■ **Short exercise**:
Up to and including the line with "corner_bottom_right = 27.5; // [20:0.5:40]", reproduce the listing below exactly, beginning at its first line.

■ **Materials provided**:
━━━━

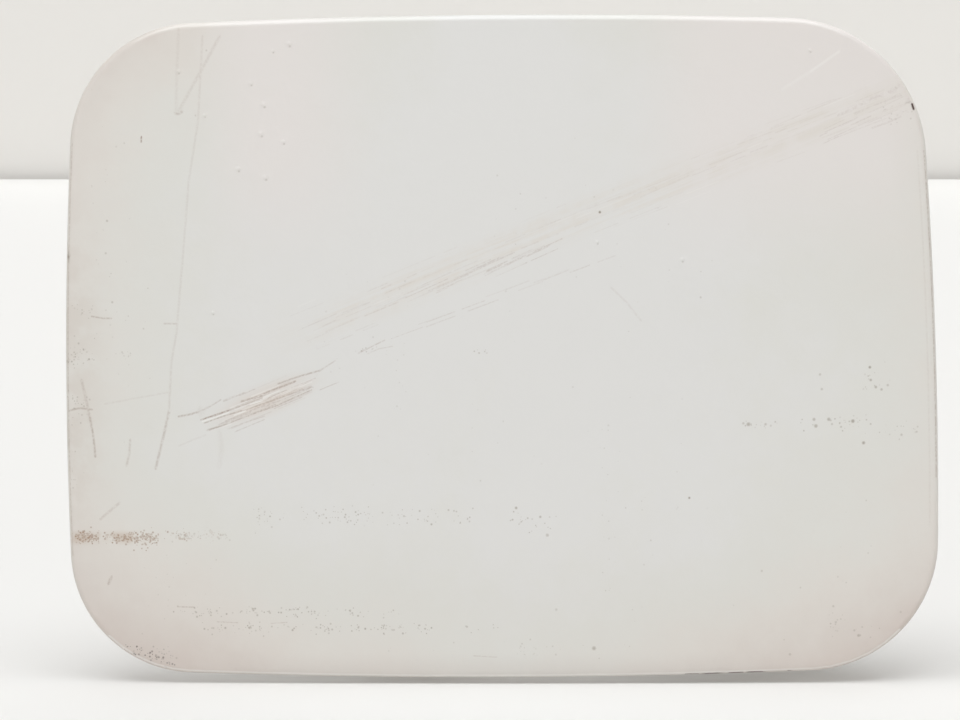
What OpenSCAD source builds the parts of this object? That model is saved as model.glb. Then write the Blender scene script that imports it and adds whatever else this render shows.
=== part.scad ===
// Car fuel door: a hemmed steel leaf on a hidden hinge with an over-centre spring.
// X runs along the car towards the hinge, Y runs into the car and Z runs up.
// The leaf's middle is at zero while it is drawn, and from_mount() then moves
// every piece so that the middle of the hinge base's back face is the origin.
// Sizes are in millimetres and angles in degrees.

/* [Leaf outline] */
// Middle to the latch-side edge
left_reach = 92; // [80:0.5:105]
// Middle to the hinge-side edge
right_reach = 91.2; // [80:0.1:105]
// Middle to the top edge
top_reach = 70; // [60:0.5:80]
// Middle to the bottom edge
bottom_reach = 70; // [60:0.5:80]
// Radius that the latch-side edge is bowed to
left_bow = 1050; // [600:10:4000]
// Radius that the hinge-side edge is bowed to
right_bow = 1150; // [600:10:4000]
// Radius that the top edge is bowed to
top_bow = 1750; // [600:10:4000]
// Radius that the bottom edge is bowed to
bottom_bow = 1850; // [600:10:4000]
// Lean of the latch-side edge
left_lean = -0.35; // [-3:0.05:3]
// Lean of the hinge-side edge
right_lean = 2.25; // [-3:0.05:3]
// Lean of the top edge
top_lean = 0.4; // [-3:0.05:3]
// Lean of the bottom edge
bottom_lean = 0.2; // [-3:0.05:3]
// Corner radius, top and latch side
corner_top_left = 26.5; // [20:0.5:40]
// Corner radius, top and hinge side
corner_top_right = 30; // [20:0.5:40]
// Corner radius, bottom and latch side
corner_bottom_left = 26; // [20:0.5:40]
// Corner radius, bottom and hinge side
corner_bottom_right = 27.5; // [20:0.5:40]

/* [Leaf sheets] */
// Radius of the crown along the car
crown_along = 2500; // [1500:50:6000]
// Radius of the crown up the car's side
crown_up = 1500; // [1000:50:6000]
// Thickness of the painted outer sheet
skin_thick = 0.8; // [0.7:0.05:1]
// Width of the hem folded over the inner sheet
hem_width = 8; // [6:0.5:9]
// Thickness of the inner sheet
inner_thick = 0.7; // [0.6:0.05:0.9]
// Gap on each face of the inner sheet inside the hem
sheet_gap = 0.05; // [0.03:0.01:0.1]
// Edge of the leaf to the edge of the inner sheet
flange_start = 1.6; // [1.5:0.1:2.5]
// Edge of the leaf to the foot of the inner sheet's wall
wall_start = 11; // [10.5:0.5:13]
// Edge of the leaf to the inner sheet's flat field
field_start = 17; // [16:0.5:22]
// Depth of the flat field's back face behind the leaf's middle
field_back = 6; // [5.5:0.25:8]

/* [Inner sheet holes and ribs] */
// Radius of the lightening holes
light_hole_r = 8; // [4:0.5:9]
// Half length of each rib
rib_half = 42; // [20:1:46]
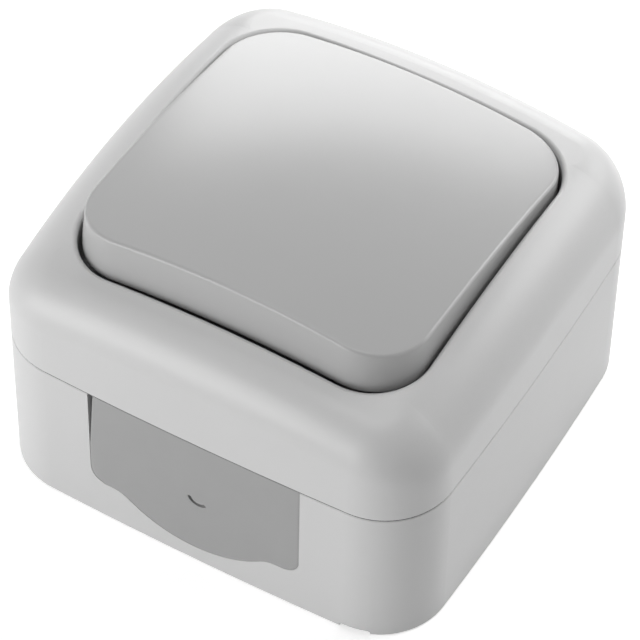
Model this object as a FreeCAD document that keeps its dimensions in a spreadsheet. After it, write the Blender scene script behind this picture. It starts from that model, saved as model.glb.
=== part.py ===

━━━━

■ **Solution to this task**:
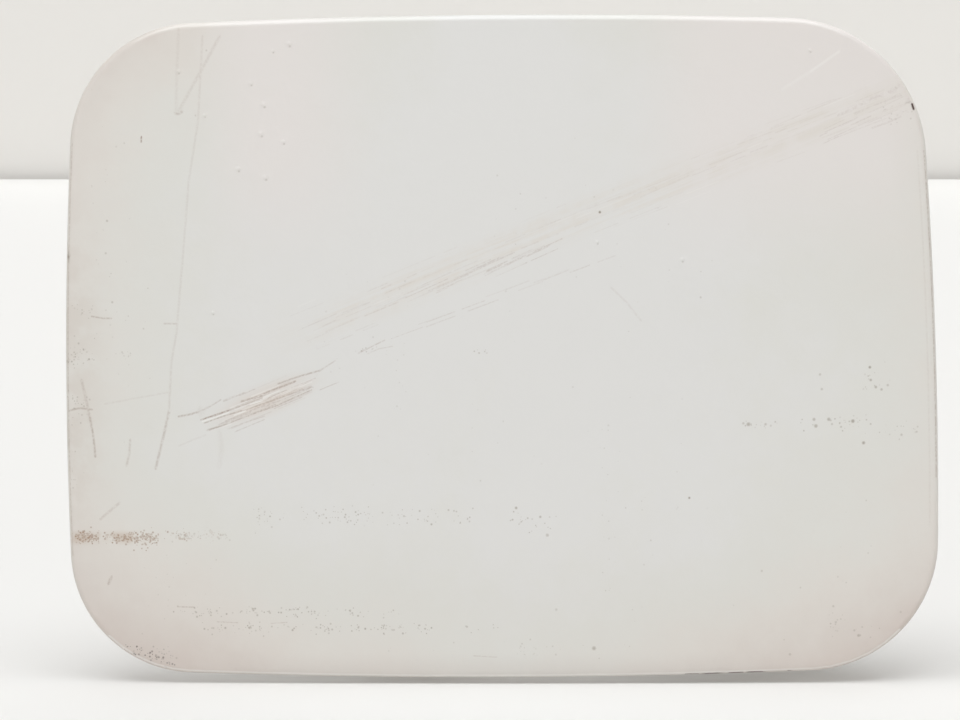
What OpenSCAD source builds the parts of this object? That model is saved as model.glb. Then write the Blender scene script that imports it and adds whatever else this render shows.
=== part.scad ===
// Car fuel door: a hemmed steel leaf on a hidden hinge with an over-centre spring.
// X runs along the car towards the hinge, Y runs into the car and Z runs up.
// The leaf's middle is at zero while it is drawn, and from_mount() then moves
// every piece so that the middle of the hinge base's back face is the origin.
// Sizes are in millimetres and angles in degrees.

/* [Leaf outline] */
// Middle to the latch-side edge
left_reach = 92; // [80:0.5:105]
// Middle to the hinge-side edge
right_reach = 91.2; // [80:0.1:105]
// Middle to the top edge
top_reach = 70; // [60:0.5:80]
// Middle to the bottom edge
bottom_reach = 70; // [60:0.5:80]
// Radius that the latch-side edge is bowed to
left_bow = 1050; // [600:10:4000]
// Radius that the hinge-side edge is bowed to
right_bow = 1150; // [600:10:4000]
// Radius that the top edge is bowed to
top_bow = 1750; // [600:10:4000]
// Radius that the bottom edge is bowed to
bottom_bow = 1850; // [600:10:4000]
// Lean of the latch-side edge
left_lean = -0.35; // [-3:0.05:3]
// Lean of the hinge-side edge
right_lean = 2.25; // [-3:0.05:3]
// Lean of the top edge
top_lean = 0.4; // [-3:0.05:3]
// Lean of the bottom edge
bottom_lean = 0.2; // [-3:0.05:3]
// Corner radius, top and latch side
corner_top_left = 26.5; // [20:0.5:40]
// Corner radius, top and hinge side
corner_top_right = 30; // [20:0.5:40]
// Corner radius, bottom and latch side
corner_bottom_left = 26; // [20:0.5:40]
// Corner radius, bottom and hinge side
corner_bottom_right = 27.5; // [20:0.5:40]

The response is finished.